After 40 years, we’ve stopped talking. Help?

May 11, 2026
Share:
Share via emailShare on Facebook

Dear Bess: After 40 years together, my husband and I have run out of things to talk about. Is this the end?

Let me ask you something before I answer your question.

When was the last time you sat in a room with your husband and felt, not uncomfortable exactly, but aware of the silence? When did you first notice that dinner had started to pass without much conversation? That you had both developed very efficient systems for being in the same house without really being in it together?

I ask because the answer matters. There is a silence that is the end of something. And there is a silence that is the deepest form of something else entirely. They can feel remarkably similar from the inside, and telling them apart requires a kind of honest attention that is uncomfortable to sit with.

The silence of long love

Forty years. Let us just sit with that for a moment. Forty years of shared breakfasts and disagreements and children and money worries and inside jokes and the particular shorthand that develops between two people who have been paying attention to each other for decades. You have had thousands of conversations. Tens of thousands. You have processed most of what there is to process about each other.

Of course the conversation has quietened. Some of it is simply that there is less left to say – not because you have become strangers, but because you have become so familiar that the usual machinery of conversation is no longer needed to feel close. The researcher John Gottman, who has spent fifty years studying what makes marriages work, notes that long-term couples often communicate enormous amounts of information in very few words, or none at all. The silence is not emptiness. It is compression.

That said.

When silence becomes distance

I would be doing you a disservice if I simply told you that comfortable silence is always fine and left it there. Because sometimes it is not fine. Sometimes the quiet is not the stillness of deep familiarity but the stillness of two people who have stopped trying. Who have each retreated to their own corners – the television, the garden, the phone – and stopped making the small daily investments that keep a relationship alive.

The difference, in my experience, is whether the silence is warm or cold. Whether you can sit in it together and still feel connected, or whether you sit in it and feel, as you put it, like something has run out.

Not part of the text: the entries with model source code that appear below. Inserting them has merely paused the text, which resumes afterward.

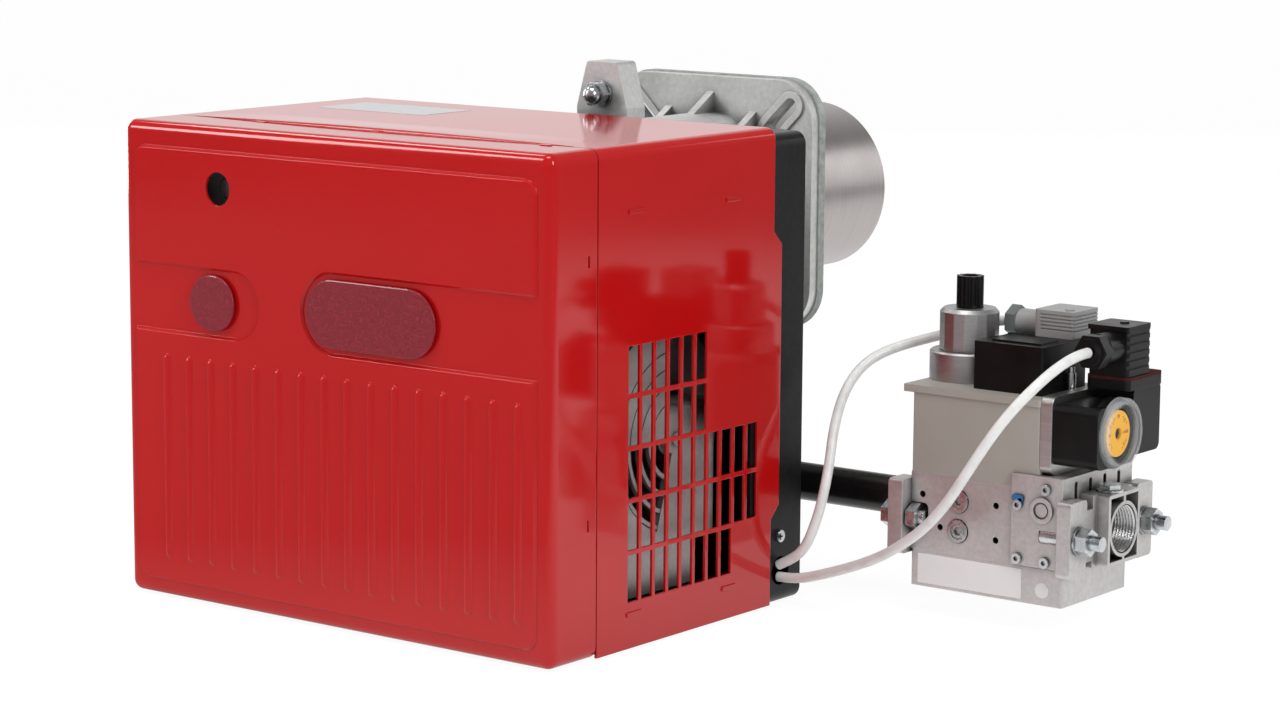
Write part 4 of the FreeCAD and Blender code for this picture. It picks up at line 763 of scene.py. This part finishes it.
def studio_backdrop():
    """A white screen behind the burner, for its top and its castings to mirror."""
    distance = 2.6
    height = 0.9
    level_direction = Vector((to_camera.x, to_camera.y, 0))
    screen, nodes = studio_sheet("backdrop", half_side=1)
    screen.location = (-level_direction).normalized() * distance
    screen.location.z = height
    turn_to(screen, level_direction.to_track_quat("Z", "Y"))
    screen.scale = (2.2, 1.2, 1.0)
    screen.visible_camera = False
    screen.visible_shadow = False
    lit_surface(nodes, (0.80, 0.80, 0.80), strength=0.85, share=background_seen(nodes))


def studio_world():
    """Soft even light: white where it is looked at, a grey room where it is mirrored."""
    room = 0.50                       # the level that lights the burner
    mirrored_loss = 0.22              # darker by this much in its metal and gloss
    world = bpy.data.worlds.new("studio")
    bpy.context.scene.world = world
    world.use_nodes = True
    nodes = Nodes(world.node_tree)
    seen = nodes.ray("Is Camera Ray")
    level = seen.spread(0.0, 1.0, room, 1.0) - nodes.ray("Is Glossy Ray") * mirrored_loss
    values = {"Color": (1.0, 1.0, 1.0), "Strength": level}
    background = nodes.node("ShaderNodeBackground", {}, values)
    nodes.node("ShaderNodeOutputWorld", {}, {0: background}, None)


lamp_aim = Vector((0.05, -0.2, -0.05))     # near the burner's middle


def softbox(name, place, size, power, only_mirrored):
    """A rectangular area lamp turned to the lamps' common aim."""
    lamp_data = bpy.data.lights.new(name, "AREA")
    lamp_data.shape = "RECTANGLE"
    lamp_data.size, lamp_data.size_y = size
    lamp_data.energy = power
    lamp = linked(name, lamp_data)
    lamp.location = place
    lamp.visible_diffuse = not only_mirrored
    turn_to(lamp, (lamp_aim - Vector(place)).to_track_quat("-Z", "Y"))


lamps = (                             # place, width and height, watts, whether only mirrored
    ("top_lamp", (0.1, -0.6, 1.6), (0.7, 0.5), 9, False),
    ("upper_left_lamp", (-1.2, -0.1, 1.4), (0.4, 0.4), 3.5, False),
    ("left_lamp", (-1.35, -1.5, 0.95), (0.35, 1.2), 12, False),
    ("right_lamp", (1.7, -0.8, 0.8), (0.35, 0.9), 11, False),
    ("left_card", (-1.9, 0.1, 0.35), (0.6, 1.1), 12, True),
    ("rear_card", (1.0, 1.9, 0.5), (0.6, 1.1), 4, True),
)
studio_floor()
studio_backdrop()
studio_world()
for lamp_values in lamps:
    softbox(*lamp_values)
bpy.context.scene.view_settings.view_transform = "Standard"
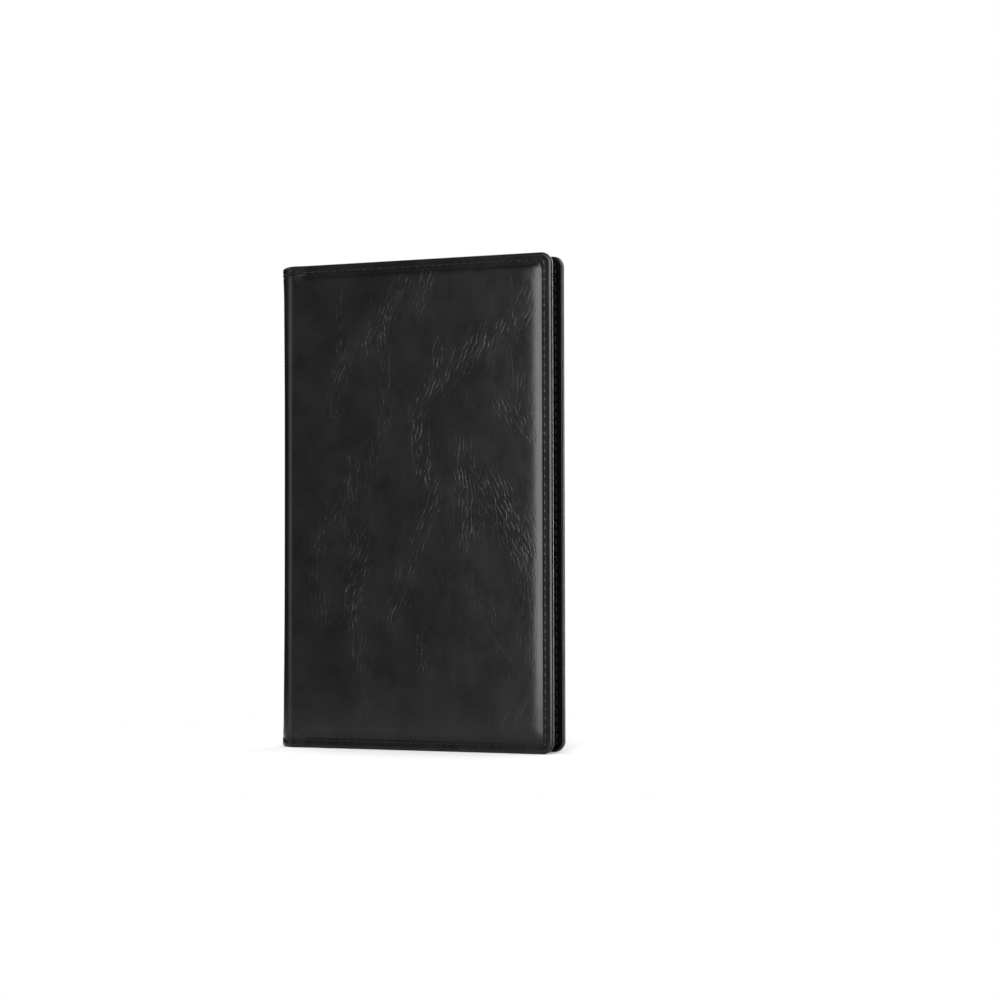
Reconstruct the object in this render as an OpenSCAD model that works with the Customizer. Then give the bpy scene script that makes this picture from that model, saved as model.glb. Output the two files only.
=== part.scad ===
// Folio case for an 8 inch tablet, closed and standing on its bottom edge.
// The spine is at -X, the free edge at +X, the front cover at -Y and the back cover at +Y.
// The origin is on the surface it stands on, below the middle of the case.
// Layers are given as distances from the mid plane between the covers. Both covers have
// the same board and hem. The back cover's leather steps down to a hinge strip beside its
// board, and the front cover's runs on flat into the fold.

/* [Case] */
// Height of the case, along the spine
case_h = 220; // [200:1:240]
// Width of the closed case, from the spine to the free edge
case_w = 134; // [124:1:150]
// Thickness of the closed case
case_t = 18; // [17:0.5:21]
// Radius of the covers' free corners
corner_r = 5; // [4:0.5:8]

/* [Cover layers] */
// Thickness of the outer leather
leather_t = 1; // [0.8:0.1:1.2]
// Thickness of the padding foam
foam_t = 0.6; // [0.4:0.1:0.8]
// Thickness of the stiff board
board_t = 1.3; // [1:0.1:1.6]
// Thickness of the lining sheet
lining_t = 0.6; // [0.4:0.1:0.6]
// How far the lining's turned edge stays inside the leather's edge
lining_inset = 0.2; // [0.1:0.1:0.6]
// Distance from the cover's edge to the raised, padded panel
pad_inset = 4.5; // [4:0.5:8]
// Corner radius of the padded panel
pad_r = 3; // [2:0.5:6]

/* [Spine and hinges] */
// How far the back cover's leather steps in from the padded face to its hinge strip
hinge_step = 1.6; // [1.2:0.1:2]
// Outer radius of the fold between spine and cover
fold_r = 5; // [4.5:0.5:5]
// Angle of each fold that belongs to the stiff spine, the rest bends
stiff_angle = 30; // [25:1:35]
// Distance from the spine's outer face to the foot of the slope beside the board
slope_foot = 7.9; // [6:0.1:9]
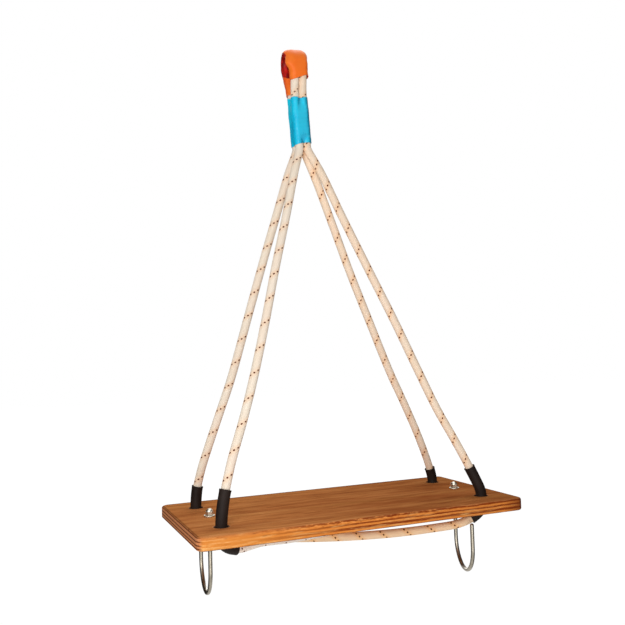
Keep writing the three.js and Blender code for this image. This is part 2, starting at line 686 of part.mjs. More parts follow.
function addHook(name, end, turnDeg) {
  const group = new THREE.Group();
  group.position.copy(boardPoint(end * BOLT_X, 0, 0));
  group.rotation.z = THREE.MathUtils.degToRad(turnDeg);
  shelf.add(group);
  addMesh(group, `hook_${name}`, lofted(hookRings(), false), zincSteel);
  const upperWasher = addMesh(group, `upper_washer_${name}`, washer(), zincSteel);
  upperWasher.position.z = SEAT_GAP;
  const cap = addMesh(group, `cap_nut_${name}`, capNut(), zincSteel);
  cap.position.z = SEAT_GAP + WASHER_THICKNESS + SEAT_GAP;
  const underside = -BOARD_THICKNESS - SEAT_GAP;
  const lowerWasher = addMesh(group, `lower_washer_${name}`, washer(), zincSteel);
  lowerWasher.position.z = underside - WASHER_THICKNESS;
  const nut = addMesh(group, `lower_nut_${name}`, lowerNut(), zincSteel);
  nut.position.z = underside - WASHER_THICKNESS - SEAT_GAP - NUT_HEIGHT;
}

addBoard();
addRopeAndSleeves();
addEye();
addBand();
addProtector();
addHook('left', -1, HOOK_LEFT_TURN_DEG);
addHook('right', 1, HOOK_RIGHT_TURN_DEG);

export default shelf;
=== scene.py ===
# Looks of the hanging rope shelf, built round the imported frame.
# Sizes are in millimetres from the part's own frame and become metres at the mesh.
import math

import bpy
import numpy as np
from mathutils import Matrix, Vector
from mathutils.geometry import tessellate_polygon

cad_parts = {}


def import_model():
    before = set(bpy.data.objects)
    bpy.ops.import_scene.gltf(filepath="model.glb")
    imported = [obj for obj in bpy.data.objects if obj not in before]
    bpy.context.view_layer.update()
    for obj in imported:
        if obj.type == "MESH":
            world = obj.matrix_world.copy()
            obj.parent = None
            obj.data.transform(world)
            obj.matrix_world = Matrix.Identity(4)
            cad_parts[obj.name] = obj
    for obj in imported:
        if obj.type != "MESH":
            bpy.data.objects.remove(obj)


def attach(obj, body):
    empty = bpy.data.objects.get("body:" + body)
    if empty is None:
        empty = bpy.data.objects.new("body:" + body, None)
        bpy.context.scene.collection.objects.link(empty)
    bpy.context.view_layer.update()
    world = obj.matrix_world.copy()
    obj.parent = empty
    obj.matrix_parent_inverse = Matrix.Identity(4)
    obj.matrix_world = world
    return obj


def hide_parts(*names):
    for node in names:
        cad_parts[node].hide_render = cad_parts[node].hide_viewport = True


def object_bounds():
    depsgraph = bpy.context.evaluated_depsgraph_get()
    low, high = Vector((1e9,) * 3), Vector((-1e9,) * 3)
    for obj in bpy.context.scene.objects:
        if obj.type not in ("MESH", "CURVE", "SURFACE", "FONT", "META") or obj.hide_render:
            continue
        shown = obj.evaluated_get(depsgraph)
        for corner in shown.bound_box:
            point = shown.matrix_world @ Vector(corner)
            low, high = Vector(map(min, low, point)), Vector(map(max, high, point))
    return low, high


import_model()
cad_low, cad_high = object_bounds()
MM = 0.001

# Board
BOARD_LENGTH = 500
BOARD_WIDTH = 236
BOARD_THICKNESS = 18
HALF_BOARD = BOARD_THICKNESS / 2
BOARD_CORNER_RADIUS = 12
BOARD_EDGE_ROUND = 3
ROPE_HOLE_X = 206
ROPE_HOLE_Y = 70
ROPE_HOLE_RADIUS = 9.5
ROPE_HOLE_RIM_ROUND = 1.5
BOLT_X = 204
BOLT_HOLE_RADIUS = 3.5
BOLT_HOLE_RIM_ROUND = 0.2

# Where the eye is over the board
EYE_HEIGHT = 676.5
EYE_SHIFT = 56
HEAD_LEAN = math.radians(3.6)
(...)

Which one is yours? I suspect you already know. The fact that you wrote to me suggests the silence is troubling you – and that is worth paying attention to.

What to do with forty years

There is a particular challenge in long marriages that nobody talks about much: you know each other so well that you stop being curious. You think you know what he will say before he says it. You think you know what he thinks about everything. You have, over four decades, quietly stopped asking.

The remedy is embarrassingly simple and genuinely difficult: ask anyway.

Not the logistical questions – those are fine, those keep a household running. The other ones. What has he been thinking about lately that he hasn’t told you? What does he wish he’d done differently? What is he afraid of? What makes him quietly happy that he has never said aloud?

You might find he has nothing to say. Or you might find, as many couples do when they try this, that forty years of shared life has not exhausted the person – only the surface of them.

Is this the end?

Probably not. But it may be the beginning of a different chapter that requires a little more intention than the last forty years did. Shared routines that have sustained a marriage through the busy years can quietly become ruts in retirement. New experiences – a class, a trip, a project, anything that puts you both in the position of being beginners together – have a remarkable capacity to reopen conversation.

You have forty years of history with this man. That is not nothing. That is, in fact, quite a lot to work with.

Start by asking him something you genuinely don’t know the answer to.